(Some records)
####################

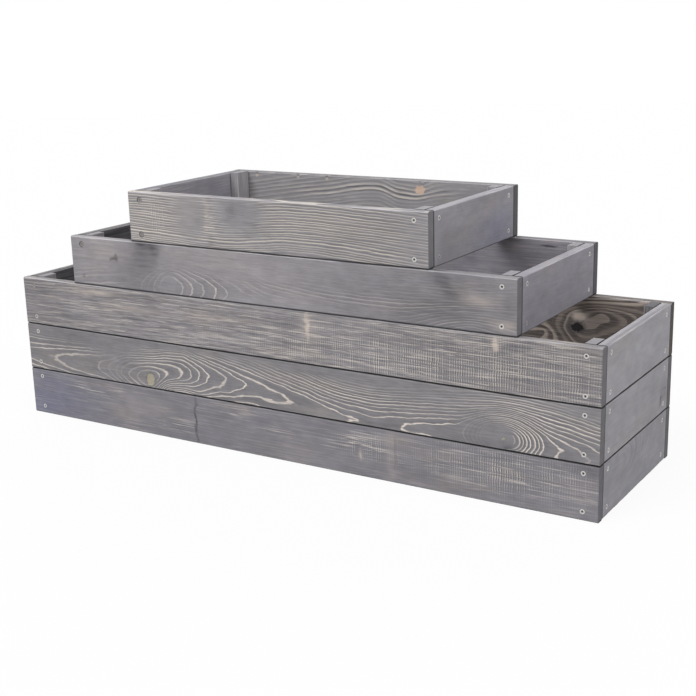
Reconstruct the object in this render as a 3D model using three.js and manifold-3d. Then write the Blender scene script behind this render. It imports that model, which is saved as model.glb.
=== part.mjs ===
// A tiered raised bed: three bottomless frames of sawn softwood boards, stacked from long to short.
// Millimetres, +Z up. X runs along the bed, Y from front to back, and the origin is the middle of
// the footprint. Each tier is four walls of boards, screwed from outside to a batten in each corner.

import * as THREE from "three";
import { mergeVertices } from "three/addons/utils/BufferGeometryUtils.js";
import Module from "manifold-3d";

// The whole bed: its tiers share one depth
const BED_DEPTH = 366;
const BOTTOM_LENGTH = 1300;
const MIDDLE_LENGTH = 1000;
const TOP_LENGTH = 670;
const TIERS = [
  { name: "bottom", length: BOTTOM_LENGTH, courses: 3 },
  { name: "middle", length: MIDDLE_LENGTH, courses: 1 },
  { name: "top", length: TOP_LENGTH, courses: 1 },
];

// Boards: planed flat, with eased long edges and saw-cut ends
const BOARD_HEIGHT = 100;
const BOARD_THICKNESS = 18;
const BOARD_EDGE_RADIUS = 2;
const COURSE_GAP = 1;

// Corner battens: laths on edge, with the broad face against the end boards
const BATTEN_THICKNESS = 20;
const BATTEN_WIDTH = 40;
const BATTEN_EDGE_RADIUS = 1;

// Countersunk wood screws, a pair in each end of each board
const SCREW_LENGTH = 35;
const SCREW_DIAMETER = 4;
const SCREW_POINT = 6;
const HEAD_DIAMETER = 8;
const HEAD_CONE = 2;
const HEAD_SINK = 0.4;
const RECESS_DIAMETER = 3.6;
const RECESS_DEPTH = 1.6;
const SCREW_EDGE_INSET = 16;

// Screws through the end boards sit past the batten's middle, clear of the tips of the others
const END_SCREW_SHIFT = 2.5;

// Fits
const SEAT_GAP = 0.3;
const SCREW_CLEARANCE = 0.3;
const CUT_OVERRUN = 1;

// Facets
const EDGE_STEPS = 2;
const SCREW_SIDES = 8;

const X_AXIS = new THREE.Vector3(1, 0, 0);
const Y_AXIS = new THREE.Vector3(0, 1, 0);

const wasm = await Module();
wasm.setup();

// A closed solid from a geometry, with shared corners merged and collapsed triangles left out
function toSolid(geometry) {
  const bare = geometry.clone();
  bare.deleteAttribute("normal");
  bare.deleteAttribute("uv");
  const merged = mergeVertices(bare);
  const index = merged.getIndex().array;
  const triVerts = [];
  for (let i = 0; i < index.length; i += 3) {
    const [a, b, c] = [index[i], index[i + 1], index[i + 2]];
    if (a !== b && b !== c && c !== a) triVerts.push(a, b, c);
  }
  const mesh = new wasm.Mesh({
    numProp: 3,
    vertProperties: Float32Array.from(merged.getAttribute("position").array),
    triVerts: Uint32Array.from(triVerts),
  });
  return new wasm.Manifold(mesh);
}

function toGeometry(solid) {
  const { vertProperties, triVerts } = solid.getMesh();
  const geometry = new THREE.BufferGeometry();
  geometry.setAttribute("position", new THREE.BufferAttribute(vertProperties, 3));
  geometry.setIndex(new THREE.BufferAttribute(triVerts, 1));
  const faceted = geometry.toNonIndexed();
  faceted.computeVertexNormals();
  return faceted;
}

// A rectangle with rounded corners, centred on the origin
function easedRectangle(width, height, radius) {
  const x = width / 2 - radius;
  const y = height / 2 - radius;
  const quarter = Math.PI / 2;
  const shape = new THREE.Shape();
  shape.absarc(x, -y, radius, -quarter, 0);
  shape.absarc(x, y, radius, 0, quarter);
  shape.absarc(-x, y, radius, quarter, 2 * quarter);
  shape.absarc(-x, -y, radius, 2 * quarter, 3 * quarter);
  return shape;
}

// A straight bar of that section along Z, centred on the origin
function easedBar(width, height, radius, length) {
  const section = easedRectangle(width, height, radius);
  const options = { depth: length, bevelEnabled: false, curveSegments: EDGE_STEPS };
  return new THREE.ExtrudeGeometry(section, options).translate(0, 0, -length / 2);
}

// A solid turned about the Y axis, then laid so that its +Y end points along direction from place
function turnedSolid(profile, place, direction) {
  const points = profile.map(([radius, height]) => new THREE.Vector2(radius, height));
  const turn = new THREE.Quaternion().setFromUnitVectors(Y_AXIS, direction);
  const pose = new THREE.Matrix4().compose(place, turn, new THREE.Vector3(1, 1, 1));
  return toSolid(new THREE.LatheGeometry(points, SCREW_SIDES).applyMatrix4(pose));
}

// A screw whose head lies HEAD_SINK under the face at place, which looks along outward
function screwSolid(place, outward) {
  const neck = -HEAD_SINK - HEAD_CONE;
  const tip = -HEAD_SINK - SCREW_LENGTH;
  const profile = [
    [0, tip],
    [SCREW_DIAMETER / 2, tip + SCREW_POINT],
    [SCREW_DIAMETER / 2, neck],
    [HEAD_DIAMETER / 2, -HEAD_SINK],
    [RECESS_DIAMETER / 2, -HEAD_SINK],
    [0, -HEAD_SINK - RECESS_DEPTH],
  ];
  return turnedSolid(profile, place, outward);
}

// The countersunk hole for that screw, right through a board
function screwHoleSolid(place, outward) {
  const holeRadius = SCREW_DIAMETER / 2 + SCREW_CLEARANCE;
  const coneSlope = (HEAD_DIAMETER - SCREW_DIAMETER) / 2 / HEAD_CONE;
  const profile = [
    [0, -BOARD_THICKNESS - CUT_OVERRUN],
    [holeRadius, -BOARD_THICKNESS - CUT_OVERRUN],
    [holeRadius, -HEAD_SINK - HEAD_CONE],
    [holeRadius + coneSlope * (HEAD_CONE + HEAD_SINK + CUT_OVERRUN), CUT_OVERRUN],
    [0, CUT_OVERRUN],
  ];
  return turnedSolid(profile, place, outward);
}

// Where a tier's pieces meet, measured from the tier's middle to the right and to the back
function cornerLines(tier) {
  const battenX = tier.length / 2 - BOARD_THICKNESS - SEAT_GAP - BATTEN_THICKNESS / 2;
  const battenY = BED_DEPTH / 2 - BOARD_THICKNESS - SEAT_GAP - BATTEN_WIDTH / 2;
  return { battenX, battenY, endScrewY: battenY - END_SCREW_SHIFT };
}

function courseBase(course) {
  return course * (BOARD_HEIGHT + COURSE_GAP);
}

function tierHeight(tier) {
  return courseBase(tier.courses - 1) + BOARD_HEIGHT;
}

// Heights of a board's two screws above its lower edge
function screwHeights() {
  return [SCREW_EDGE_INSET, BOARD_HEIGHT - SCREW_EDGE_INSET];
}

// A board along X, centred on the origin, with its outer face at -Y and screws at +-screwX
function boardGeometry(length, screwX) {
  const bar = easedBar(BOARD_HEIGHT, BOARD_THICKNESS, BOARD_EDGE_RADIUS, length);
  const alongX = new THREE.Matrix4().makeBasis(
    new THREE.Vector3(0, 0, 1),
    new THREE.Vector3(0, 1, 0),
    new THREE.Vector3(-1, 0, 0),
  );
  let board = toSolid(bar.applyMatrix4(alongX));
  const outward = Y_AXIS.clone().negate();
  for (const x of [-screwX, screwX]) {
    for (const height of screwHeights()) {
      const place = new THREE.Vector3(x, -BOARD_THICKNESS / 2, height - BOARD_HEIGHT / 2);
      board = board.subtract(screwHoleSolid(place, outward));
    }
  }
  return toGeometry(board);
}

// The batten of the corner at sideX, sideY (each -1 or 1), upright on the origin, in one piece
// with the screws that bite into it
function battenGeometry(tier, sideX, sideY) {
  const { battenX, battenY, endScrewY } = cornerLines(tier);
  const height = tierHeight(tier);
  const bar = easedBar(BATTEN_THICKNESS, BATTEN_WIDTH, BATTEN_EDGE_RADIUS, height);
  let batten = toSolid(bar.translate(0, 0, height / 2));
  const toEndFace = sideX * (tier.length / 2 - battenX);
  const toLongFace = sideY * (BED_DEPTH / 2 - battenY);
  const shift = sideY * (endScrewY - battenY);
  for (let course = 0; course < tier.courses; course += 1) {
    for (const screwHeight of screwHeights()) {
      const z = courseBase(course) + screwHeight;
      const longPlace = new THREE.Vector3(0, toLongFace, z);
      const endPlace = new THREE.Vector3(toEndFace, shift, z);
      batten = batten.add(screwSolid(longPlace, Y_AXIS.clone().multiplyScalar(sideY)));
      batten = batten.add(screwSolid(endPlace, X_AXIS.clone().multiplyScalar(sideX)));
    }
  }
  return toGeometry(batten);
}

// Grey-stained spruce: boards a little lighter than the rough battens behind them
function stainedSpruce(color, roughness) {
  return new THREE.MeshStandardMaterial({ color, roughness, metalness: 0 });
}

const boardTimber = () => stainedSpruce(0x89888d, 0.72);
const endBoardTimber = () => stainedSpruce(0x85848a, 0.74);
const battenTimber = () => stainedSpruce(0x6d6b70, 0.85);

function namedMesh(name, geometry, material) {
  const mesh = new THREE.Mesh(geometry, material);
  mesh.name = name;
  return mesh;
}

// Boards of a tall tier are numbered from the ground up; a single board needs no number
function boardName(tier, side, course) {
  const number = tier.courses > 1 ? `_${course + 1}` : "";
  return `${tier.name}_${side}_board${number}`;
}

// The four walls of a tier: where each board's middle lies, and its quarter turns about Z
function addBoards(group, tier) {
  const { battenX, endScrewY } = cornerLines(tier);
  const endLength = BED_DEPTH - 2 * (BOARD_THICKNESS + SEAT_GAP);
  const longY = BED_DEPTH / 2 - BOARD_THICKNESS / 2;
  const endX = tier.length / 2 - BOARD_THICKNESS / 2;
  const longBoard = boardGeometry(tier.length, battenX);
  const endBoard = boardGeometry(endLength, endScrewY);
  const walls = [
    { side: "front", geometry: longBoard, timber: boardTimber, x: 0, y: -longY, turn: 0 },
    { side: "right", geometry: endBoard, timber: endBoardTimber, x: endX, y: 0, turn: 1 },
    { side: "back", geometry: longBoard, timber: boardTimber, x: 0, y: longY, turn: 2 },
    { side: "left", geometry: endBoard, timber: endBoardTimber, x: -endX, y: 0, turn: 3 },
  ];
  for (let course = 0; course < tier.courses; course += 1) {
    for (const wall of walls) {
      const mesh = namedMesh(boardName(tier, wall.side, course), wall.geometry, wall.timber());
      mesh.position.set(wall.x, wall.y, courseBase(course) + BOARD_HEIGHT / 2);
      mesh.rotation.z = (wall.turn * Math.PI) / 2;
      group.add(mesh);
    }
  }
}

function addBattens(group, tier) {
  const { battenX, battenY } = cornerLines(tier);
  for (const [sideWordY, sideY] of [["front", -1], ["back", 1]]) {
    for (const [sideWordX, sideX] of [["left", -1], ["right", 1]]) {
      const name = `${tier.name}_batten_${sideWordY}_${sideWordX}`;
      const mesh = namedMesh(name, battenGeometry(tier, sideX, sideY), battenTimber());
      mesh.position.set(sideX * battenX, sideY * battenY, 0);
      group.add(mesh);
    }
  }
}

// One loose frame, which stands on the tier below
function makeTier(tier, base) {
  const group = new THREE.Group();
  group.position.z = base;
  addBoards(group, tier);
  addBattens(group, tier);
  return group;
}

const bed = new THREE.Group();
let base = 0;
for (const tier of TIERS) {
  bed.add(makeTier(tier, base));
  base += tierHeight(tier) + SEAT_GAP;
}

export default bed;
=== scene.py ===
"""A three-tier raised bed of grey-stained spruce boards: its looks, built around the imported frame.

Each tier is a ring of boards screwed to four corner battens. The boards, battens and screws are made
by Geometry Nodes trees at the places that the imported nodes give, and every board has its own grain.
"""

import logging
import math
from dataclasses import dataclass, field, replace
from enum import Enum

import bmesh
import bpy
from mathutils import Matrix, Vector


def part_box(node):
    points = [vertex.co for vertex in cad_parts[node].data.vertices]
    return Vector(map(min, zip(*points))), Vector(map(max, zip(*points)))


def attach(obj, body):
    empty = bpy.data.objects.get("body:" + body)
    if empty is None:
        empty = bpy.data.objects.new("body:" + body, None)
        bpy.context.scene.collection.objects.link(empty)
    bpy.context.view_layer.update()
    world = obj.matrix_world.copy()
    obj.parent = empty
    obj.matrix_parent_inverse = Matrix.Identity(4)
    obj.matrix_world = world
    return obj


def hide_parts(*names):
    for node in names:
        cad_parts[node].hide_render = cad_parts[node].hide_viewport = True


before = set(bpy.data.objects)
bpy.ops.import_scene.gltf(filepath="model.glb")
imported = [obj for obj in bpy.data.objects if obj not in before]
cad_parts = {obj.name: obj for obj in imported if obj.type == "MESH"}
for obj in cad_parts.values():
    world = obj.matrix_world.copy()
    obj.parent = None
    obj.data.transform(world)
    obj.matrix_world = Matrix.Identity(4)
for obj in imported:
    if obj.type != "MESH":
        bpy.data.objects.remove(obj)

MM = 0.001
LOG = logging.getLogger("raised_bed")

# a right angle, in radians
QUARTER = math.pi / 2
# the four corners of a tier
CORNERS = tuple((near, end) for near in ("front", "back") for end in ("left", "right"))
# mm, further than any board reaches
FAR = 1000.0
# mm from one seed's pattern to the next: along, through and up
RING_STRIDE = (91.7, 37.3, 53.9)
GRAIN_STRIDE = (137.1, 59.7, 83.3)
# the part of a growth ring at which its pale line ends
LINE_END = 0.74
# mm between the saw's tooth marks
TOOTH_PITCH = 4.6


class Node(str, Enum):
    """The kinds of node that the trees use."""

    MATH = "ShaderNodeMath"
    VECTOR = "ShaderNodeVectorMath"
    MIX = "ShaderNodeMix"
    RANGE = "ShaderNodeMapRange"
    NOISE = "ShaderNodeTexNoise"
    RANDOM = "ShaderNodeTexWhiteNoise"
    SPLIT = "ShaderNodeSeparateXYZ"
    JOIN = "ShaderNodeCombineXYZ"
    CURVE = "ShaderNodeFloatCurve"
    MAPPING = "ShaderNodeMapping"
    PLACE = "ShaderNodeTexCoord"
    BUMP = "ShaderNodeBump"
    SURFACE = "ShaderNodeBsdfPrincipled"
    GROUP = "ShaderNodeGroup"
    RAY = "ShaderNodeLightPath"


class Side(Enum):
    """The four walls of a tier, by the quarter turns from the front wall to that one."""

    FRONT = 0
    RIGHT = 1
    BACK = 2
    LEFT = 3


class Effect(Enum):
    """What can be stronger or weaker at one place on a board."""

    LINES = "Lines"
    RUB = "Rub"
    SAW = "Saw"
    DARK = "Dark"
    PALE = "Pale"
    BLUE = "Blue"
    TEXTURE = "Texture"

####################

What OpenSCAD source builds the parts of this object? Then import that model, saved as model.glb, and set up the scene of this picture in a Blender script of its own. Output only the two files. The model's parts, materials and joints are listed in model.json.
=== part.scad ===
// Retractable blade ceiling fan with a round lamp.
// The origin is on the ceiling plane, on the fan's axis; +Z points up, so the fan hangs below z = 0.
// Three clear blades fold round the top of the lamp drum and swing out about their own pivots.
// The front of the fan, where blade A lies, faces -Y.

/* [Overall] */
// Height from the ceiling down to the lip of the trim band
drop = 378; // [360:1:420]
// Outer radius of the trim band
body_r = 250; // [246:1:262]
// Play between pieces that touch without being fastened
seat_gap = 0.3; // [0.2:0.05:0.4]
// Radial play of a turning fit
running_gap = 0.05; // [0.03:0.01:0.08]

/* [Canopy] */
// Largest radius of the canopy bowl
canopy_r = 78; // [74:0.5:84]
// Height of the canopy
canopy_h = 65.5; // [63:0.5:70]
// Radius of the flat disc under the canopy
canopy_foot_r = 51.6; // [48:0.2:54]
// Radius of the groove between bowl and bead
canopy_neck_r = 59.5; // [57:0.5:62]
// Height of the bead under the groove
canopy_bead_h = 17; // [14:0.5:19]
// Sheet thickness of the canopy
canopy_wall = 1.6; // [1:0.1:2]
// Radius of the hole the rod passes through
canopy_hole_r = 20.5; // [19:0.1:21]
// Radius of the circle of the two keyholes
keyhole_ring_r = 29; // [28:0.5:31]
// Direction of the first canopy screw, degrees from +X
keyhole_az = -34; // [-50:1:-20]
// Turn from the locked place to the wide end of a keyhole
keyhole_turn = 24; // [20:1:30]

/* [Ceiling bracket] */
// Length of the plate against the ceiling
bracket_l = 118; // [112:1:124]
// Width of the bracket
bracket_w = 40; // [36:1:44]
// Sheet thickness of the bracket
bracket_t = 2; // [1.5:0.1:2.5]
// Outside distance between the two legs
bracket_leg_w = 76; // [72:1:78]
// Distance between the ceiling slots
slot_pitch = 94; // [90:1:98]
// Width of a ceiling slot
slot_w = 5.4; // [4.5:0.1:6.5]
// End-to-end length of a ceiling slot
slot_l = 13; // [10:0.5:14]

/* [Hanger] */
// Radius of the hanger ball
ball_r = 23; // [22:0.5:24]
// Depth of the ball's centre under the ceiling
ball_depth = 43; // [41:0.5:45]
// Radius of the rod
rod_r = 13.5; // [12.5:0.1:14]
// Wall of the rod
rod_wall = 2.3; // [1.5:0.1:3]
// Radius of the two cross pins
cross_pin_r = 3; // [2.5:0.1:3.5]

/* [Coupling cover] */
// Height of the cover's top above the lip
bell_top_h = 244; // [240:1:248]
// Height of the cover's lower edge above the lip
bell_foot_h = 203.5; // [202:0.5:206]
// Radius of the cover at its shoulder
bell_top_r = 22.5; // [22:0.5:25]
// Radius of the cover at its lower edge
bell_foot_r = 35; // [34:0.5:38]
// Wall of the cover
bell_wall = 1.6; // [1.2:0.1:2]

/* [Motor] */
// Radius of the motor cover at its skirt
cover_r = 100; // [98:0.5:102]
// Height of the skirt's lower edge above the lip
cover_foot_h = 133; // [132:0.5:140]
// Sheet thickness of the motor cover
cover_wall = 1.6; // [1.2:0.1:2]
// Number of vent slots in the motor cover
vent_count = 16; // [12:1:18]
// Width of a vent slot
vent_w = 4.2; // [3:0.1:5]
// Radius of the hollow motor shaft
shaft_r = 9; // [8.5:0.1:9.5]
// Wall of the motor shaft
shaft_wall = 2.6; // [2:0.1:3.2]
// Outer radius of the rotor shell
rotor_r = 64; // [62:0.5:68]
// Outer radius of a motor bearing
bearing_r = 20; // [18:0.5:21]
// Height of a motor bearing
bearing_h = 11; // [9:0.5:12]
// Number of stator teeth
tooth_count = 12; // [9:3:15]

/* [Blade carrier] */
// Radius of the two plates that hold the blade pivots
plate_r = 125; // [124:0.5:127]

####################

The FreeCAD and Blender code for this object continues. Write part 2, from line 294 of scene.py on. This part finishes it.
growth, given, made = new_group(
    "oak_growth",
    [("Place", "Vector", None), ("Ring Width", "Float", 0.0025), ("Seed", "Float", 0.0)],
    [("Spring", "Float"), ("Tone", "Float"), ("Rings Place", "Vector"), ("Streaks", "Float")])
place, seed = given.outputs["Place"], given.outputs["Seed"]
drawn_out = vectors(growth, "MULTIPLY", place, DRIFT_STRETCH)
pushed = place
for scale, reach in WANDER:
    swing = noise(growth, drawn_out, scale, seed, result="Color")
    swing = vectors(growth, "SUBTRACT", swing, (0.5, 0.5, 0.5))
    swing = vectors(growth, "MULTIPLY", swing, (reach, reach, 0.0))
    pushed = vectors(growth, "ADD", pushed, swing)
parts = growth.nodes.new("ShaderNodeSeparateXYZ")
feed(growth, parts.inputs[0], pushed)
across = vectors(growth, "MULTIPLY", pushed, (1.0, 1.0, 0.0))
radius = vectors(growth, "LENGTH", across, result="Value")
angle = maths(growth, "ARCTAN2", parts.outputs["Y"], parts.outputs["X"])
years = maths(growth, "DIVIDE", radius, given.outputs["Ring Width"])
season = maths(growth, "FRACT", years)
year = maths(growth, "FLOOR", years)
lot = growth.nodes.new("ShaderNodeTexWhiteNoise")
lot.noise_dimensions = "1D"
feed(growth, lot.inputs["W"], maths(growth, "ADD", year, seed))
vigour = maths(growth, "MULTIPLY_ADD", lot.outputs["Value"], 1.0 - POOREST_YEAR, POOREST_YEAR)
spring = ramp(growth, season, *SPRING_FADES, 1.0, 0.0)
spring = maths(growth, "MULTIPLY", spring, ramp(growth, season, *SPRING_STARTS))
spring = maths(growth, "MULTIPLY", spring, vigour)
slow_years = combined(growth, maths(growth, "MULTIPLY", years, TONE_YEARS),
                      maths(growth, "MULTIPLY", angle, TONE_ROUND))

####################

The request —
Print exactly the lines from the line with "Reconstruct the object" to the line with "import Module from", both included, and nothing else.

Exercise result —
Reconstruct the object in this render as a 3D model using three.js and manifold-3d. Then write the Blender scene script behind this render. It imports that model, which is saved as model.glb.
=== part.mjs ===
// A tiered raised bed: three bottomless frames of sawn softwood boards, stacked from long to short.
// Millimetres, +Z up. X runs along the bed, Y from front to back, and the origin is the middle of
// the footprint. Each tier is four walls of boards, screwed from outside to a batten in each corner.

import * as THREE from "three";
import { mergeVertices } from "three/addons/utils/BufferGeometryUtils.js";
import Module from "manifold-3d";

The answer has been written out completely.